Months later, when the dust settled, Corbin and I stood in my living room. Knox sat between us on the carpet playing with a little car. Corbin watched Knox and then looked at me.
"Will you marry me?" he asked in that earnest, ridiculous way he always had. It wasn't a demand. It wasn't a plan to fix every wrong. It was a question.
"I don't know," I said. "I need time."
He nodded like a patient, determined student. "I'll wait."
I looked down at Corbin's handphone on the table. The screen saver was a photo of us during college, arms around each other under autumn trees, the kind of photo he had never hidden because he had never needed to. He had kept it through everything. I felt a small word rise up like a balloon.
"Maybe," I said.
Outside, someone threw out a durian shell like garbage. Corbin picked it up and placed it in a corner of the garden. It sat there like a small trophy of humiliation and also of a ridiculous love that could make a man fall.

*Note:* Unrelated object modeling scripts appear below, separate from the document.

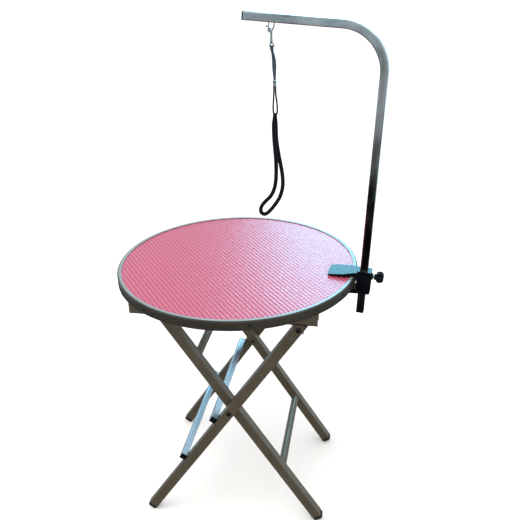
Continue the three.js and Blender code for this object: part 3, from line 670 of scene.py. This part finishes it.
def make_webbing():
    """Woven tape: ribs across its length with a finer thread on them."""
    finish = Finish("navy_webbing", (0.020, 0.035, 0.075), 0.7, sheen=(0.1, 0.4))
    finish.tint(finish.noise(420), ((0.3, (0.012, 0.024, 0.045)), (0.7, (0.035, 0.062, 0.10))))
    ribs = new_node(finish.nodes, "TexWave", Scale=260, Distortion=0.6)
    ribs.bands_direction = "Z"
    finish.links.new(finish.place, ribs.inputs["Vector"])
    return finish.relief((ribs.outputs["Fac"], 0.5, 0.0003), (finish.noise(2600), 0.3, 0.0001))


FINISHES = {
    finish.name: finish.material
    for finish in (*DRIFTING, make_plated_bar(), make_arm_chrome(), make_pink_mat(), make_board(),
                   make_webbing())
}


def piece(name, mesh, where, finish, body, stands_for=None):
    """A visible piece that rides on a body, with the material slot of its finish."""
    obj = new_object(name, mesh, where)
    obj.data.materials.clear()
    obj.data.materials.append(FINISHES[finish])
    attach(obj, body)
    if stands_for:
        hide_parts(stands_for)
    return obj


# ------------------------ tabletop

RIB_HEIGHT, RIB_GROOVE, RIB_SLOPE = 0.00044, 0.0012, 0.0026
NOTCH_DEPTH, NOTCH_GROOVE, NOTCH_SLOPE = 0.0004, 0.0012, 0.0016
LIP_INNER = RIM_RADIUS - 0.0105
LIP_THICKNESS = 0.0014
RIM_SHOULDER = 0.0034
RIM_JOINT, RIM_JOINT_HALF = -131.5, 0.08  # degrees


def lattice_lines(reach, groove, slope):
    """(Place, on the crest or not) for every fold line that runs one way over the mat."""
    foot, crest = groove / 2, groove / 2 + slope
    steps = ((foot, False), (crest, True), (STUD_PITCH - crest, True), (STUD_PITCH - foot, False))
    cells = ceil(reach / STUD_PITCH) + 1
    return [(k * STUD_PITCH + step, high) for k in range(-cells, cells) for step, high in steps]


def make_mat():
    """A rubber disc with soft ribs on its face, notched across into a lattice of low studs."""
    radius = RIM_RADIUS - 0.0036
    ribs = lattice_lines(radius, RIB_GROOVE, RIB_SLOPE)
    notches = lattice_lines(radius, NOTCH_GROOVE, NOTCH_SLOPE)
    along, across = cos(STUD_TURN), sin(STUD_TURN)
    top = MAT_HIGH.z - 0.0001
    work = bmesh.new()
    grid = {}
    for i, (u, on_rib) in enumerate(ribs):
        for j, (v, on_stud) in enumerate(notches):
            x, y = u * along - v * across, u * across + v * along
            if hypot(x, y) < radius:
                fall = (0 if on_rib else RIB_HEIGHT) + (0 if on_stud else NOTCH_DEPTH)
                grid[i, j] = work.verts.new((x, y, top - fall))
    for i, j in grid:
        corners = [grid.get(key) for key in ((i, j), (i + 1, j), (i + 1, j + 1), (i, j + 1))]
        if all(corners):
            work.faces.new(corners)
    for vert in [v for v in work.verts if not v.link_faces]:
        work.verts.remove(vert)
    rim_edges = [edge for edge in work.edges if edge.is_boundary]
    skirt = bmesh.ops.extrude_edge_only(work, edges=rim_edges)["geom"]
    for vert in [v for v in skirt if isinstance(v, bmesh.types.BMVert)]:
        vert.co.z = MAT_LOW.z
    bmesh.ops.contextual_create(work, geom=[e for e in skirt if isinstance(e, bmesh.types.BMEdge)])
    bmesh.ops.recalc_face_normals(work, faces=work.faces)
    mesh = bpy.data.meshes.new("mat")
    work.to_mesh(mesh)
    work.free()
    mesh.shade_smooth()
    mesh.set_sharp_from_angle(angle=radians(40))
    return mesh


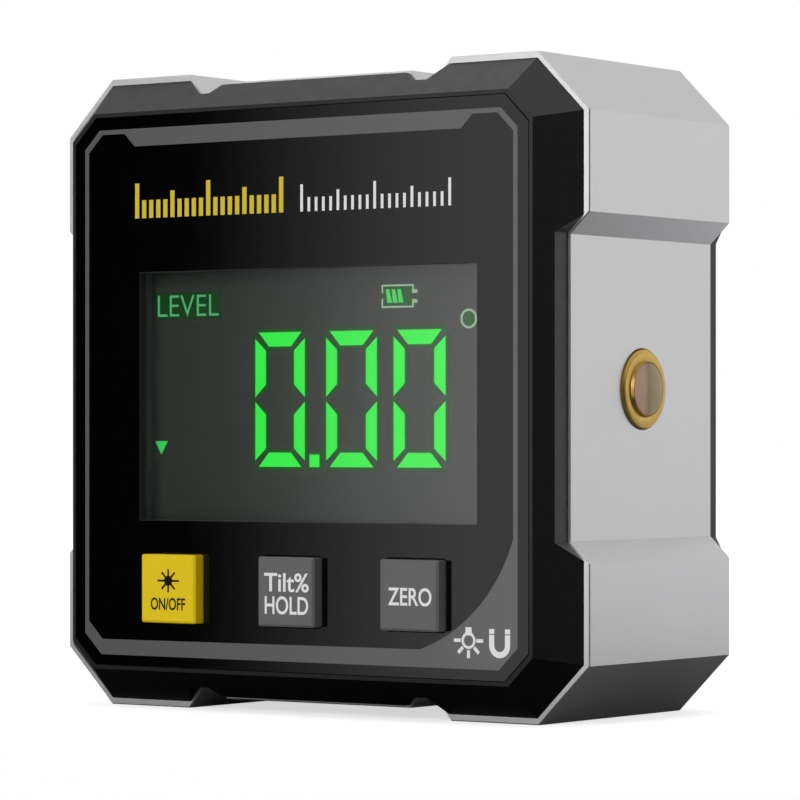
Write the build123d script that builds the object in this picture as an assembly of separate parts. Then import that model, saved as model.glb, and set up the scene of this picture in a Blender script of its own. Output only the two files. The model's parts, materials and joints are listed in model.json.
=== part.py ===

And at night, when Knox slept and the house was quiet, I would sometimes see Corbin in the doorway, watching us both like a guard who had finally found his peace. I would close my eyes and let the sound of the house hold me. The durian shell creaked in the distance, and I knew the world had shifted. It wasn't a fairy tale. It was a mess of apologies, stubborn attempts, and slow forgiveness.
But in that messy place, something steadied.